En el capítulo anterior contaba cómo un leve incidente —un aleteo de mariposa— trastocó mi vida por completo. Ocho años duró ese giro, sereno en apariencia, pero agridulce en el fondo, como esas mareas que no hacen ruido, pero arrastran. Fue entonces cuando conocí el dolor verdadero, ese que no se grita, sino que se llora en silencio: el de perder a un ser querido no humano, mi perra Lassie. Su ausencia me enseñó que también se puede naufragar en tierra firme, y que hay lágrimas que no se secan, solo se esconden.
Ya no ladra el sol,
pero en cada amanecer
la escucho volver.
En lo profesional, hubo momentos en que aquel aleteo se convirtió en aletazo de ballena, derribándome del caballo como a un Saulo camino de Damasco. Y también ocurrió en un instante.
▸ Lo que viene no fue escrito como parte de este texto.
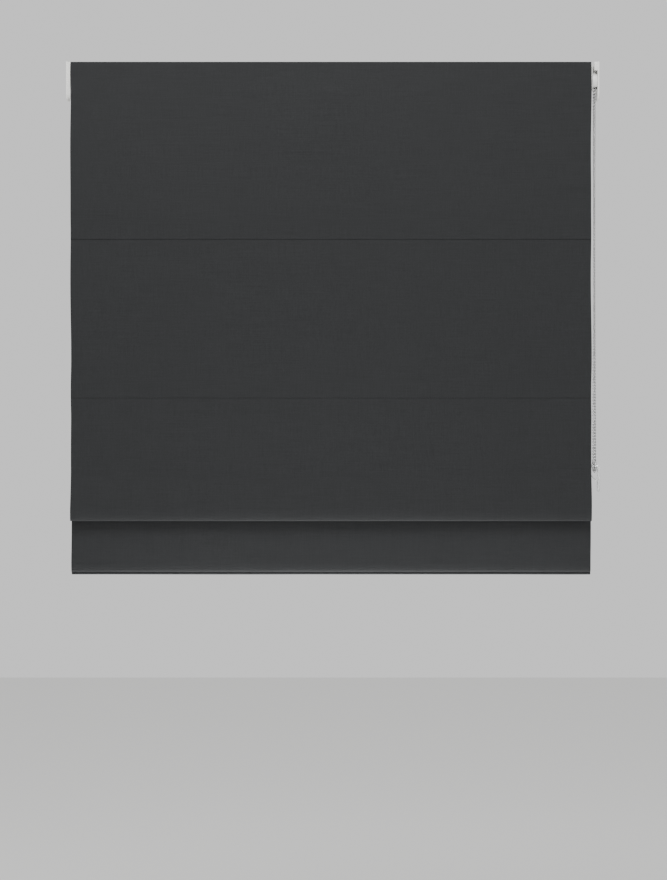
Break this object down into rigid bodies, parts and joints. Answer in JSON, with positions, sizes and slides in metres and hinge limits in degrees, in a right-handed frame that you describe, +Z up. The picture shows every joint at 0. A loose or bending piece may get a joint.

Había puesto una evaluación en Geografía Humana. Me gustaba proponer títulos genéricos para que los alumnos se explayaran con frases bien construidas y un uso decoroso de la ortografía. Así que puse: Japón.
Corregir exámenes nunca fue mi deporte favorito. A veces exigía una lectura forzada de grafías imposibles, una labor heroica de interpretación caligráfica y arqueología gráfica, desentrañando jeroglíficos domésticos con técnicas de decodificación manual.
Hasta que me tocó el examen de un alumno que no brillaba por su esfuerzo ni por su talento, pero sí por su simpatía gamberra. Al final de mi carrera docente le cogí un gran cariño, como a casi todos. En su folio, bajo la firma del “fulanito”, había una única frase que resumía su visión del tema: Japón tiene un gran problema de densidad (no especificaba si humana o de otra índole), que tiene muchos chinos por metro cuadrado.
Solté una carcajada. Exclamé: “¡Qué burro!”. Y entonces sentí el aletazo. Dejé de reír. Con ojos glaucos pensé: qué fracaso de profesor soy, incapaz de motivarles a aprender a aprender.
A partir de ese momento cambié radicalmente mis tácticas. Me preocupé en que entendieran lo que leían. Descubrí que su gran lastre era la comprensión lectora. Les propuse escribir la Historia desde lo vivido: preguntar a padres y abuelos por sus recuerdos vitales.
Y fueron ellos quienes me enseñaron una nueva forma de periodizar el pasado. La resumían así: de antes y después de la guerra.
Así que ya saben, queridos lectores: a la época de cuando fuimos peces le sigue el tiempo de los moros, continúa con el antes de la guerra y finaliza con el después de la guerra, hasta nuestros días.